Portable and smart display alternatives

Mobile professionals increasingly demand compact displays that maintain professional image quality without excessive weight. Portable monitors utilize OLED technology to achieve high contrast in thin form factors. Built-in kickstands and sturdy enclosures improve stability during travel. Smart monitors integrate dedicated operating systems and streaming applications directly into the display hardware. These units function as both productivity screens and entertainment hubs, eliminating the need for separate media devices. The integration of wireless networking and built-in cameras further consolidates hardware requirements for hybrid work environments. Travelers appreciate the reduced bulk compared to traditional desktop setups.

Conclusion

The 4K monitor market has matured into a highly segmented landscape where specific use cases dictate hardware selection. Buyers must weigh panel technology against connectivity requirements and budget constraints. Professional photographers will prioritize color calibration tools and matte finishes, while gamers will focus on refresh rates and adaptive sync compatibility. Productivity-focused users benefit most from USB-C hubs and ergonomic stand adjustments.

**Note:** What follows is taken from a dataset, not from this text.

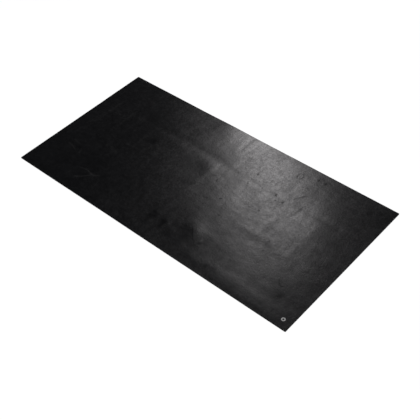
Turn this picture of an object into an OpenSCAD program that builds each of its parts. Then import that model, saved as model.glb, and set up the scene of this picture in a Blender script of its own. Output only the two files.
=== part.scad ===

Understanding the technical specifications behind each category prevents costly mismatches between display capabilities and actual workflow demands. The industry continues to refine backlighting systems and input standards to deliver better performance at accessible price points. Careful evaluation of these engineering priorities ensures that every purchase aligns with long-term professional or recreational goals. Manufacturers consistently push boundaries to improve color accuracy and reduce power consumption across all price tiers.